Indian entrepreneur and businessman (1949–2021)

Mathai George George Muthoot (abbr. George M'George) (2 November 1949 – 5 March 2021) was an Indian entrepreneur and businessman. He was the third generation of his family to be chairman of the Muthoot Group, and the former Lay Trustee of the Indian Orthodox Church. He was also a member of the National Executive Committee of the Federation of Indian Chambers of Commerce and Industry (FICCI) and the Chairman of the FICCI Kerala State Council.

Forbes Asia Magazine listed him as the 50th richest man in India in 2011 and his ranking climbed to 44th richest in India according to Forbes' India's Richest list 2019. As per the Forbes' rich list 2020, he was the richest man in Kerala.

==Early life==
Born on 2 November 1949 in (Kozhencherry), Pathanamthitta, Kerala, M. G. George Muthoot is the grandson of Muthoot Ninan Mathai, founder of the Muthoot Group, and the third son of M. George Muthoot, founder of the financial services arm of that group. He graduated with Bachelor of Engineering from Manipal Institute of Technology.

==Career Graph==

Muthoot's first job was as an office assistant in the family's bank. In 1979, he became managing director of the bank. He was appointed chairman of Muthoot Group in February 1993.
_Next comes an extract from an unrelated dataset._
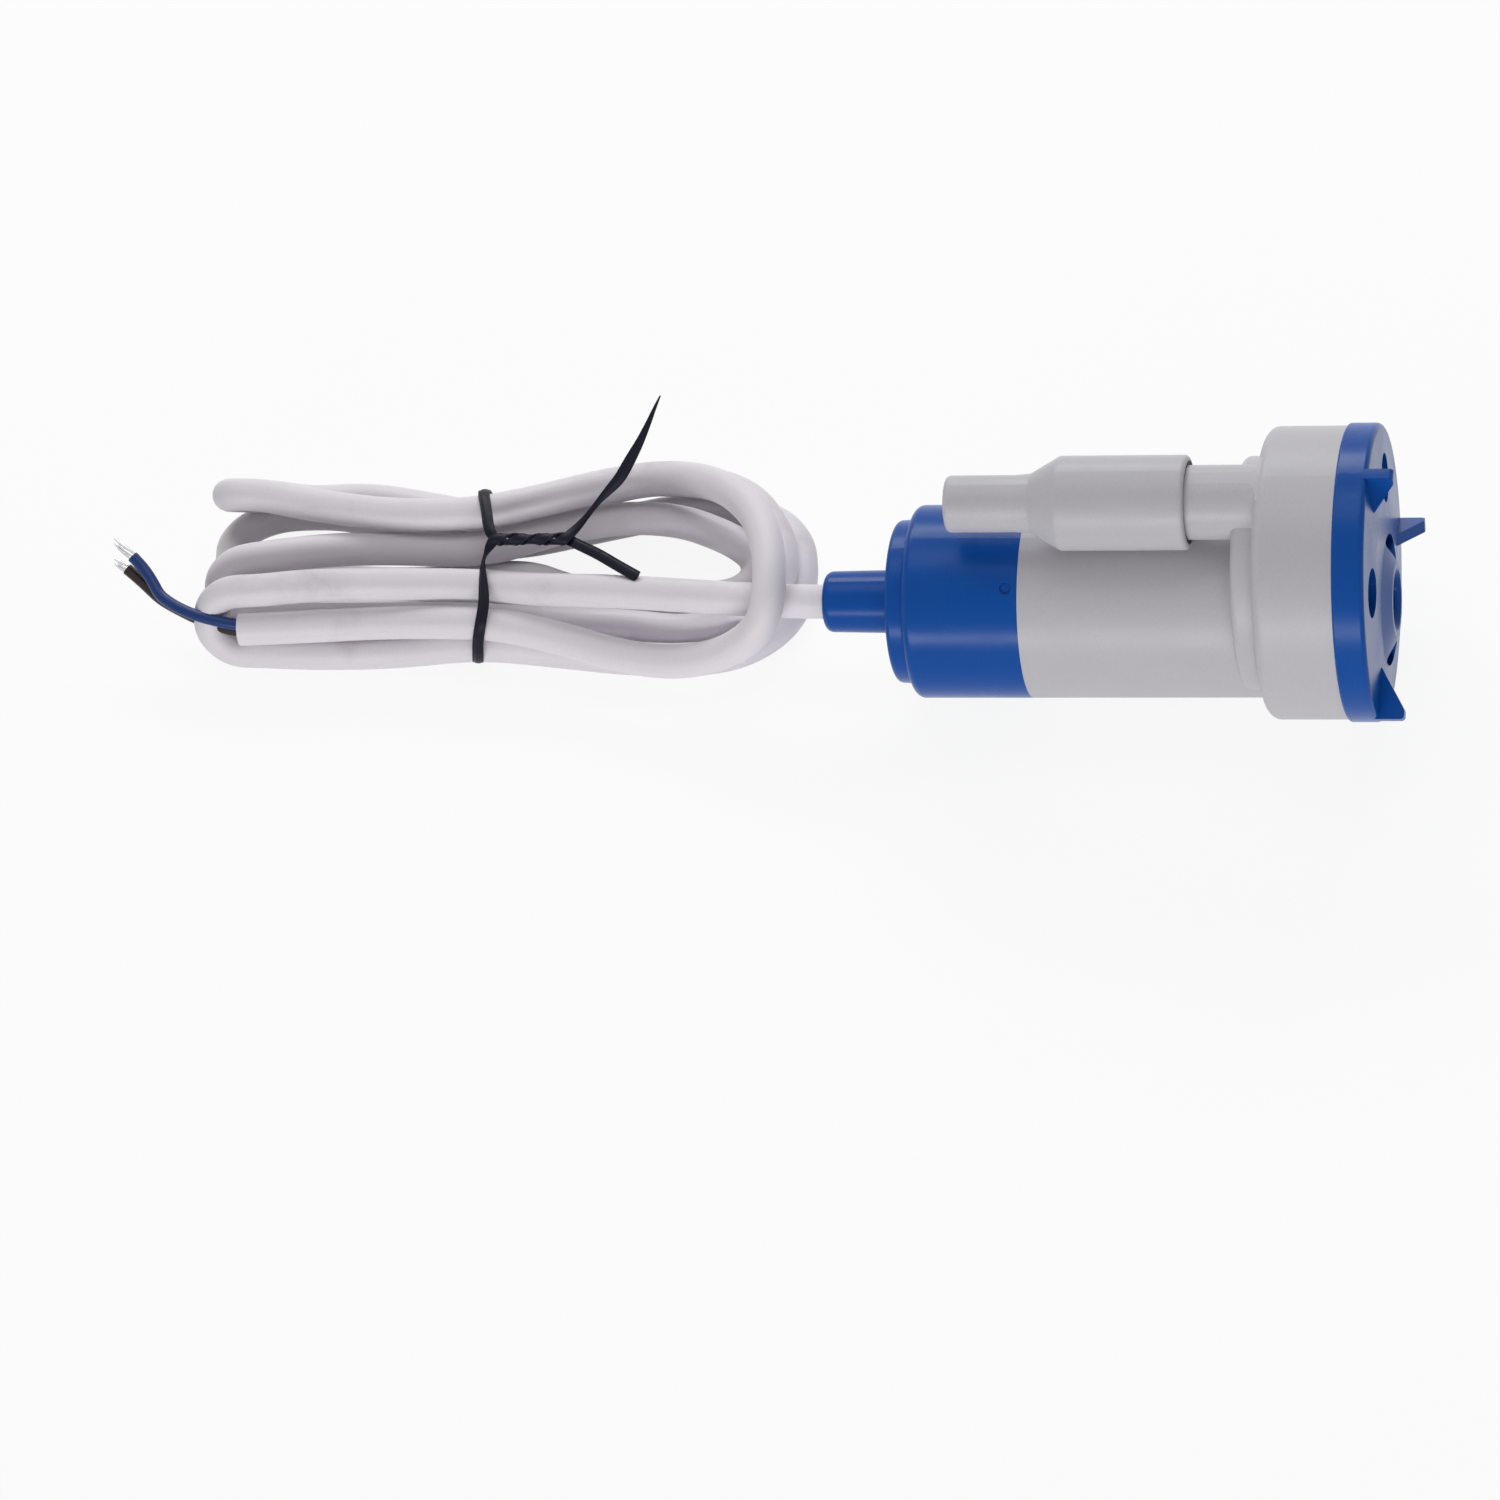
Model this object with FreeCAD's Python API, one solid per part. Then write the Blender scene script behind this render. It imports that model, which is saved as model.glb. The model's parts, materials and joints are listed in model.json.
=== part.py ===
# Small submersible pump: motor housing, blue end cap and intake base, side outlet with a
# non-return valve pushed on it, and a two-core lead folded into a tied hank.
# Millimetres. The motor axis runs along X with the intake base at +X, and the outlet is
# above it, so the pump lies on the bottom line of its housing as it does in the photograph.
import FreeCAD, Part
import math
import os

V = FreeCAD.Vector

# Stations along the motor axis, counted from the shoulder of the end cap
cap_length = 22.2
gland_tip = -17.7
disc_height = 3.6
step_station = 63.4
flange_station = 68.0
flange_face = 83.0
plate_thickness = 5.9

# Radii about the motor axis
body_radius = 18.2
housing_wall = 2.2
disc_radius = 15.3
gland_radius = 5.9
shoulder_corner = 1.7
cap_wall = 2.4
cap_overlap = 4.0
gland_lip = 2.2
groove_depth = 0.95
groove_width = 1.2
mark_radius = 1.1
mark_depth = 0.45
mark_inset = 2.2
mark_turn = 33.0

# Flange and base plate, round about a centre above the motor axis
tube_to_rim = 7.7
plate_drop = 1.75
flange_step = 0.5
step_inset = 6.0
step_corner = 1.4
flange_corner = 2.2
plate_corner = 1.1
plate_rise = 0.5
plate_skin = 1.5
foot_height = 4.7
foot_depth = 10.4
foot_thickness = 2.3
foot_flat = 1.8
foot_corner = 0.8
dome_radius = 13.3
dome_top_radius = 7.0
dome_height = 1.9
intake_radius = 5.2
intake_lip = 1.1
window_apex = 7.5
window_radius = 12.3
window_corner = 0.7
window_half_angle = 62.0
window_angle = -45.0
well_radius = 4.6
well_depth = 2.8
well_inset = 10.15
screw_angle = 53.0
screw_radius = 1.2
screw_length = 10.2
screw_head_radius = 3.3
screw_head_height = 1.9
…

At the time he took over the operations at Muthoot, the Group had 31 branches in four states, namely Kerala, Delhi, Chandigarh, and Haryana. There are 4433 branches today and the Group has an annual turnover of ₹450 crore (₹4.5 Billion) as of May 2009.
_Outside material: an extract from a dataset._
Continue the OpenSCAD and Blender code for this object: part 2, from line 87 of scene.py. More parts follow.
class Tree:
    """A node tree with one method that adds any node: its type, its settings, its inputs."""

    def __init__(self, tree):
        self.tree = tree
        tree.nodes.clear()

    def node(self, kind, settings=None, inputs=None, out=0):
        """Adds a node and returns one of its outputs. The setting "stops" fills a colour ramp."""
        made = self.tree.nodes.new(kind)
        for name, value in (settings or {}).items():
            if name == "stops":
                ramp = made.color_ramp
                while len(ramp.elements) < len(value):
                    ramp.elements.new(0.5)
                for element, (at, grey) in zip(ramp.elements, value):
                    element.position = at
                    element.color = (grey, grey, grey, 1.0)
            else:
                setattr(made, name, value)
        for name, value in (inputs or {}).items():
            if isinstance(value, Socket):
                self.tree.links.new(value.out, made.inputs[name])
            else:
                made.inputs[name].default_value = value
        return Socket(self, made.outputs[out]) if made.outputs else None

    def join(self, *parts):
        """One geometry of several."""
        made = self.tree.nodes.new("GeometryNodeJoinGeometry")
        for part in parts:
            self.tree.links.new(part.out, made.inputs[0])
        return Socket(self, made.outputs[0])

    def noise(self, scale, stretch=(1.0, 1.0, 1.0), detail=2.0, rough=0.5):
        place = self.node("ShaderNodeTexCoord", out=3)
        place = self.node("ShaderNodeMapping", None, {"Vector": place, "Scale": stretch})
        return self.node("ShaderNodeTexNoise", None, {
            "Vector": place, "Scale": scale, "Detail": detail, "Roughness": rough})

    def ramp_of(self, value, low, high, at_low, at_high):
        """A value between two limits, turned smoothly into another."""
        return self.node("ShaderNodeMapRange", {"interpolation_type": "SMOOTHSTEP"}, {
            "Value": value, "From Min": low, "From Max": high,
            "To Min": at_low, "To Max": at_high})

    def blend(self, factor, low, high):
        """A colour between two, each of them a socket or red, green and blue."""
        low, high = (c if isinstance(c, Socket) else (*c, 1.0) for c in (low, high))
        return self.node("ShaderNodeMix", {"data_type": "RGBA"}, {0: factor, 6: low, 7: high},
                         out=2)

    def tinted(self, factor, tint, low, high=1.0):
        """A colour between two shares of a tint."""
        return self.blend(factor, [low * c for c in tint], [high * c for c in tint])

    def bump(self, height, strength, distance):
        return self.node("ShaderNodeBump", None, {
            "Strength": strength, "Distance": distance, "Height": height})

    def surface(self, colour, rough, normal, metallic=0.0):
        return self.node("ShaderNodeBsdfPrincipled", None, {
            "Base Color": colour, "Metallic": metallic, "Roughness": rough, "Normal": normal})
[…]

Muthoot was a member of the executive committee of the Federation of Indian Chambers of Commerce and Industry, and the Chairman of the FICCI Kerala State Council.

Muthoot was awarded the Mahatma Gandhi National Award by the Mahatma Gandhi National Foundation in 2001 for his contributions to the Indian industry. In 2012, he received the Golden Peacock Award for Corporate Social Responsibility. In January 2013, Muthoot Finance was awarded The SKOCH Award for Financial Inclusion. M.G George Muthoot was honored with the Distinguished and Outstanding Alumnus of 2015 award instituted by Manipal University.

Muthoot was ranked 50th with $1.10 bn in the list of Indian billionaires by Forbes in October 2011.

==Personal life==

Muthoot was married to Sara George Muthoot, who is the Director of St. George’s School in New Delhi. They have three sons. Their eldest son George M. George is the Executive Director of the Group and the youngest son Alexander George who is the Director of the Group. Their second son, Paul Muthoot George, was murdered in 2009.

==Death==
M. G. George Muthoot died on 5 March 2021 aged 71 at a private hospital in Delhi after falling from 4th floor of his house. His dead body was taken to his native place, and was buried there with full state honours.